Aquí hay iniciativas loables de empresas como Apple, que ha decidido invertir en renovables para alimentar a sus centros de datos (aunque no exija a sus proveedores las mismas condiciones) o Alibaba, que posee una tecnología que permite reducir el consumo de energía en sus centros de datos en un 80 %. Sin embargo, también hay que recordar que compañías como Amazon, que ostentan alrededor del 50 % de la cuota de mercado de la computación en la nube, todavía no hayan decidido hasta este año ni tan siquiera calcular su huella de carbono.

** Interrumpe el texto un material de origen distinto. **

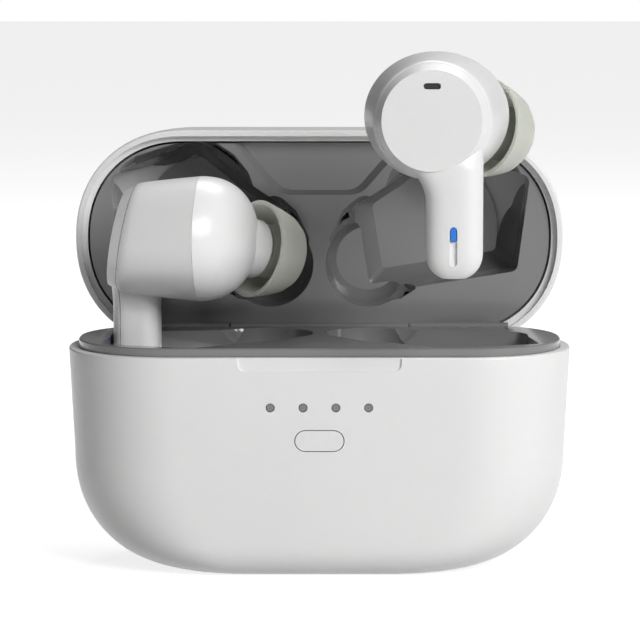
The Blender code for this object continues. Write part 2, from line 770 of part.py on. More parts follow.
def bud_solid():
    """The head in front of the dome's seam, joined to the stem, before it is split and hollowed."""
    head = loft([head_ring(d) for d in (0.0, BEVEL_DEPTH, 1.8, 4.0, 7.2, SEAM_Y - 0.08)])
    heights = [STEM_BOTTOM_Z + step for step in (0.0, 0.3, 0.9, 1.9, 3.2)]
    stem = loft([stem_ring(z) for z in heights + [CREASE_Z, -3.5]])
    return combine(head, [stem], "UNION")


def front_slab(thickness):
    """The space in front of the surface that parts the face cover from the housing."""
    y = -1.0 + thickness
    points = [(-6.0, -25.0), (y, -25.0), (y, CREASE_Z), (y + (12.0 - CREASE_Z) * FACE_LEAN, 12.0), (-6.0, 12.0)]
    return loft([[(x, py, pz) for py, pz in points] for x in (-14.0, 14.0)])


def make_face_cover():
    face_y = MIC_Z * FACE_LEAN
    mic_slot = pill(1.08, 0.38, face_y - 2.0, face_y + 3.0, 0.0, MIC_Z)
    groove = pill(2.4, 0.46, -2.0, -0.55, STEM_X, GROOVE_Z, upright=True)
    light_hole = pill(0.95, 0.43, -2.0, 1.5, STEM_X, LIGHT_Z, upright=True)
    cover = combine(bud_solid(), [front_slab(SPLIT)], "INTERSECT")
    return combine(cover, [mic_slot, groove, light_hole])


MIC_Z = 4.2
GROOVE_Z = -15.5
LIGHT_Z = -13.95


def make_bud_housing():
    hollow = loft([head_ring(d, SHELL) for d in (0.3, 1.75, 6.0, SEAM_Y + 0.5)])
    channel = [oval(2.45, 2.25, z, 24, 3.0, (STEM_X, 1.75)) for z in (STEM_BOTTOM_Z + 1.5, -3.0)]
    contacts = [rod(0.6, -22.0, -17.0, "Z", 12, (STEM_X + x, CONTACT_Y)) for x in (-PIN_OFFSET, PIN_OFFSET)]
    return combine(bud_solid(), [front_slab(SPLIT + 0.15), hollow, loft(channel)] + contacts)


def nozzle_matrix():
    turn = Matrix.Rotation(-NOZZLE_TURN, 4, "Z") @ Matrix.Rotation(-math.pi / 2 - NOZZLE_DROP, 4, "X")
    return Matrix.Translation((0.0, SEAM_Y, 0.0)) @ turn


def make_bud_dome():
    depths = [SEAM_Y + 0.08, 12.8, 14.6, 16.2, 17.4, 18.05]
    outer = loft([head_ring(d) for d in depths])
    inner = loft([head_ring(d, SHELL) for d in (SEAM_Y - 0.5, 12.8, 15.0, 16.7)])
    spout = [(3.9, 6.0), (3.9, 8.7), (3.5, 9.1), (2.6, 9.1), (2.6, 13.2), (2.35, 13.4)]
    spout = moved(turned(spout, 24), nozzle_matrix())
    bore = moved(turned([(1.75, 3.0), (1.75, 14.5)], 20), nozzle_matrix())
    return combine(combine(combine(outer, [inner]), [spout], "UNION"), [bore])


def make_ear_tip():
    """A soft mushroom: an inner sleeve over the nozzle and a skirt that turns back from its nose."""
    profile = [
        (2.75, TIP_START + 0.8), (2.75, 13.8), (2.1, 13.95), (2.2, TIP_END + 0.1), (3.3, TIP_END),
        (4.5, 13.95), (5.3, 12.8), (5.85, 11.2), (TIP_R, TIP_START), (TIP_R - 0.55, TIP_START),
        (5.0, 11.4), (4.4, 12.6), (3.6, 13.0), (3.45, TIP_START + 0.8),
    ]
    return turned(profile, 20, closed=True)


def mirrored(mesh, hand):
    if hand < 0:
        bmesh.ops.scale(mesh, vec=(-1, 1, 1), verts=mesh.verts)
        bmesh.ops.reverse_faces(mesh, faces=mesh.faces)
    return mesh


def make_bud_board():
    """A flat board down the stem, in front of the magnet."""
    return block((STEM_X - 1.9, 0.75, -17.4), (STEM_X + 1.9, 1.35, -7.0), 0.08)


def make_mic_mesh():
    y = MIC_Z * FACE_LEAN + 0.4
    return pill(0.98, 0.28, y, y + 0.45, 0.0, MIC_Z)


def add_earbud(word, hand, place, turn):
    """One earbud about its own frame. hand is 1 for the right earbud and -1 for its mirror image."""
    bud = empty(word + "_earbud", place, (0.0, 0.0, turn))
    pieces = {
        "face_cover": (make_face_cover(), white()),
        "housing": (make_bud_housing(), white()),
        "dome": (make_bud_dome(), white()),
        "mic_mesh": (make_mic_mesh(), dark()),
        "status_light": (pill(0.85, 0.33, -0.95, 0.45, STEM_X, LIGHT_Z, upright=True), blue_light()),
        "stem_board": (make_bud_board(), board()),
        "dock_magnet": (block((STEM_X - 1.7, 1.75, -16.6), (STEM_X + 1.7, 3.6, -12.0), 0.15), steel()),
        "button_cell": (lying(turned([(4.7, 0.0), (4.9, 0.3), (4.9, 4.0), (4.6, 4.3)], 24), 0.2, 3.0, 0.0, "Y"), steel()),
        "driver": (lying(turned([(5.4, 0.0), (5.4, 1.6), (3.2, 2.4)], 24), 0.3, 8.2, 0.0, "Y"), dark()),
        "nozzle_mesh": (moved(turned([(1.6, 12.4), (1.6, 12.9)], 20), nozzle_matrix()), steel()),
    }
    for shift, end in ((-PIN_OFFSET, "rear"), (PIN_OFFSET, "front")):
        contact = rod(0.45, STEM_BOTTOM_Z + 0.02, -18.0, "Z", 12, (STEM_X + shift, CONTACT_Y))
        pieces[end + "_contact"] = (contact, gold())
    for name, (mesh, finish) in pieces.items():
        make_object(word + "_bud_" + name, mirrored(mesh, hand), finish, bud)
    pivot = (0.0, SEAM_Y, 0.0)
    tip = empty(word + "_tip_travel", pivot, (-math.pi / 2 - NOZZLE_DROP, 0.0, -hand * NOZZLE_TURN), bud)
    make_object(word + "_ear_tip", make_ear_tip(), silicone(), tip)


def main():
    for thing in list(bpy.data.objects):
        bpy.data.objects.remove(thing)
    case = empty("case", (0.0, 0.0, 0.0))
    hinge = empty("lid_hinge", (0.0, HINGE_Y, HINGE_Z), (-LID_OPEN, 0.0, 0.0), case)
    add_case(case)
    add_lid(hinge)
    add_moving_small_pieces(case)
    add_earbud("left", -1, (-SEAT_X, SEAT_Y, SEAT_Z + LEFT_LIFT), -SEAT_TURN)
    add_earbud("right", 1, FLOAT_AT, FLOAT_TURN)


main()
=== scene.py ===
"""The look of the wireless earbuds case: fine surfaces, materials, light and camera around the CAD frame.

Lengths are in millimetres until add_piece turns them into metres, in the frame of the CAD model.
"""

import json
import math

import bmesh
import bpy
from mathutils import Matrix, Vector


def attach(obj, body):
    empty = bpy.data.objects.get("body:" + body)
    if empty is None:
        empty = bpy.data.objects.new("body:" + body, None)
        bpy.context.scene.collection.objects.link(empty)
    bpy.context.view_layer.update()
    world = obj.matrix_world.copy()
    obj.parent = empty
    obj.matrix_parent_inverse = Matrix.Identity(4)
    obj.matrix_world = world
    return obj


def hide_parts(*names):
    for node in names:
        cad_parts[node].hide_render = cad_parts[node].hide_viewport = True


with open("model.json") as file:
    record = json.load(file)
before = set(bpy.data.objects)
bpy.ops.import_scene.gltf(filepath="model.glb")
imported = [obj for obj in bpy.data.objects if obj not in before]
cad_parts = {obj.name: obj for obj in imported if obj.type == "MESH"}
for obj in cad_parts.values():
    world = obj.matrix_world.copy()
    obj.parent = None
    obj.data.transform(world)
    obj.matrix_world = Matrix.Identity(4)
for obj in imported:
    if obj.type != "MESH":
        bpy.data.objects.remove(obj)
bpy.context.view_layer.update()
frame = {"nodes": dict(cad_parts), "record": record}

MM = 0.001
GAP = 0.3  # clearance between pieces that move or meet

# Case
HALF_WIDTH = 33.0
HALF_DEPTH = 14.6
LEDGE_Z = 28.8
LID_HEIGHT = 17.2
SQUARENESS = 2.18  # exponent of the superellipse that rounds the case's corners
FRONT_CORNER = 15.0  # rounding seen from the front
BASE_FOOT_CORNER = 4.5  # rounding of the foot seen from the side
LID_CROWN_CORNER = 8.5  # rounding of the lid's top seen from the side
DRAFT_X = 0.7
DRAFT_Y = 0.5
WALL = 1.3
FLOOR = 1.6
LIP = 1.15  # width of the ledge outside the tray
RIM_Z = LEDGE_Z + GAP
LID_TOP_Z = RIM_Z + LID_HEIGHT
BASE_EDGE = 0.25
LID_EDGE = 0.2
EDGE_STEPS = 8
WALL_HEIGHTS = (18.0, 22.0, 26.0)  # rows along the base's straight wall
RIM_FLAT = 0.75  # width of the lid's rim outside the liner
RABBET = 1.25
FLANGE = 1.5
CORNER_STEPS = 24
PLAN_STEPS = 40

# Hinge
HINGE_Y = 12.75
HINGE_Z = LEDGE_Z + GAP / 2
BARREL_R = 1.3
PIN_R = 0.6
BORE_R = PIN_R + 0.15
BLIND = 0.8  # closed end of an outer knuckle's bore
KNUCKLE_X = 12.0
BARREL_X = 25.6
NOTCH_X = 25.9
NOTCH_DROP = 2.0
LID_OPEN = math.radians(90)

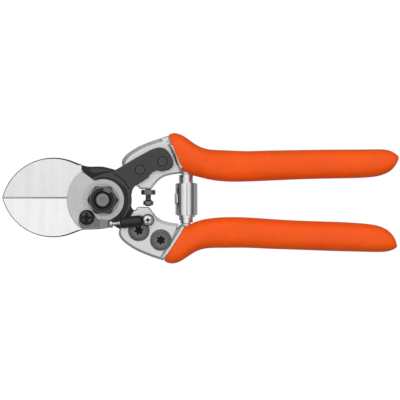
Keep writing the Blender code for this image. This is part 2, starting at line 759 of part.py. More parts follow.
def main():
    """Build every sub-part of the closed shears."""
    for old in list(bpy.data.objects):
        bpy.data.objects.remove(old, do_unlink=True)

    ground_steel = material("ground_steel", (0.62, 0.63, 0.64), 0.32, 1.0)
    dark_steel = material("dark_steel", (0.09, 0.09, 0.095), 0.35, 0.9)
    nut_steel = material("blued_steel", (0.06, 0.06, 0.065), 0.3, 0.9)
    zinc = material("bright_zinc", (0.78, 0.79, 0.8), 0.2, 1.0)
    aluminium = material("cast_aluminium", (0.72, 0.73, 0.74), 0.35, 1.0)
    bronze = material("bronze", (0.55, 0.36, 0.16), 0.35, 1.0)
    orange = material("orange_dip", (1.0, 0.1, 0.008), 0.35, 0.0)
    black = material("black_plastic", (0.02, 0.02, 0.022), 0.45, 0.0)
    spring_steel = material("spring_steel", (0.45, 0.46, 0.48), 0.25, 1.0)

    rear = axis("blade_pivot_axis", (0, 0, 0))
    make_front_blade(ground_steel)
    make_rear_blade(ground_steel, rear)
    make_pivot(nut_steel, nut_steel, dark_steel, bronze, rear)
    make_heel_lock(nut_steel, dark_steel)
    make_upper_handle(aluminium)
    make_lower_handle(aluminium, rear)
    make_grip("upper_grip", False, orange)
    make_grip("lower_grip", True, orange, rear)
    for number, spot in enumerate(UPPER_SCREWS, 1):
        make_tang_screw(f"upper_tang_screw_{number}", spot, False, nut_steel)
    for number, spot in enumerate(LOWER_SCREWS, 1):
        make_tang_screw(f"lower_tang_screw_{number}", spot, True, nut_steel, rear)
    make_stop(dark_steel)
    make_catch(black, zinc, spring_steel, rear)
    make_volute(spring_steel, rear)


main()
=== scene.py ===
"""Looks of a pair of double-cut pruning shears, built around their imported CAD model.

Sizes are millimetres and become metres where a mesh is written. The blade pivot is the Z axis, the
handles point to +X, the upper handle lies at +Y and the pivot nut faces +Z. Heights called "over
the shear plane" are measured from the plane where the two blades meet.
"""

import logging
import math
from abc import ABC, abstractmethod
from collections.abc import Callable, Iterable, Sequence
from dataclasses import dataclass, field
from enum import Enum
from typing import ClassVar

import bmesh
import bpy
from mathutils import Matrix, Vector


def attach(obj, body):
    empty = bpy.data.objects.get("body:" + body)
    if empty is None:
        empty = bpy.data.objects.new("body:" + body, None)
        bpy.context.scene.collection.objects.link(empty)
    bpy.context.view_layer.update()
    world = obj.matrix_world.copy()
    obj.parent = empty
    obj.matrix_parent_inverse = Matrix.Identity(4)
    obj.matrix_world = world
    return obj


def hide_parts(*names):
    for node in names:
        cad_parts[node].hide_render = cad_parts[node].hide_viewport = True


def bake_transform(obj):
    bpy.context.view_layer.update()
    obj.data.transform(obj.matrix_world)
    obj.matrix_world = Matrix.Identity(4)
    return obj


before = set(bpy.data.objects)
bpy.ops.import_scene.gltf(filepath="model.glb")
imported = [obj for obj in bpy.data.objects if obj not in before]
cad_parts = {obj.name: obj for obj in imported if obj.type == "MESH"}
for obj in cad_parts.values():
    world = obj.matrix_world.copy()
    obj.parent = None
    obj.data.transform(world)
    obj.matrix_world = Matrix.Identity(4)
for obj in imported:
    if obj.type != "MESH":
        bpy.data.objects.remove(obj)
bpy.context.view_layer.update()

log = logging.getLogger("shears")

MM = 0.001
SHEAR_Z = 9.0

Flat = tuple[float, float]
Spot = tuple[float, float, float]
Piece = bpy.types.Object
Material = bpy.types.Material
Node = bpy.types.Node
Socket = bpy.types.NodeSocket


class Half(Enum):
    """The two halves of the shears. The value is the side of the shear plane their blade is on."""

    FRONT = 1
    REAR = -1

    @property
    def body(self) -> str:
        """Name of the moving body that carries this half."""
        return "front_half" if self is Half.FRONT else "rear_half"


class Cut(Enum):
    """How one solid acts on another."""

    JOIN = "UNION"
    REMOVE = "DIFFERENCE"
    KEEP_COMMON = "INTERSECT"


class Slot(Enum):
    """Names of the material slots."""

    GROUND = "ground_steel"
    BLUED = "blued_steel"
    DARK = "dark_steel"
    ZINC = "bright_zinc"
    ALUMINIUM = "cast_aluminium"
    BRONZE = "bronze"
    ORANGE = "orange_dip"
    BLACK = "black_plastic"
    SPRING = "spring_steel"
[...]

Por todo esto, debemos reflexionar sobre el tipo de sociedad digital que queremos construir y sobre todo repensar el coste medioambiental de unas infraestructuras y procesos de producción, que distan mucho de ser sostenibles a largo plazo. El imaginario tecno-optimista de que los modelos de negocios basados en datos son respetuosos con el medio ambiente es totalmente falso y ha sido promovido por un puñado de compañías norteamericanas interesadas en extender esta imagen en su beneficio.
El verdadero coste para el planeta es mucho mayor del que ahora mismo conocemos y debemos ahondar en este tipo de estudios para promover una sociedad digital sostenible, responsable y respetuosa con nuestro planeta.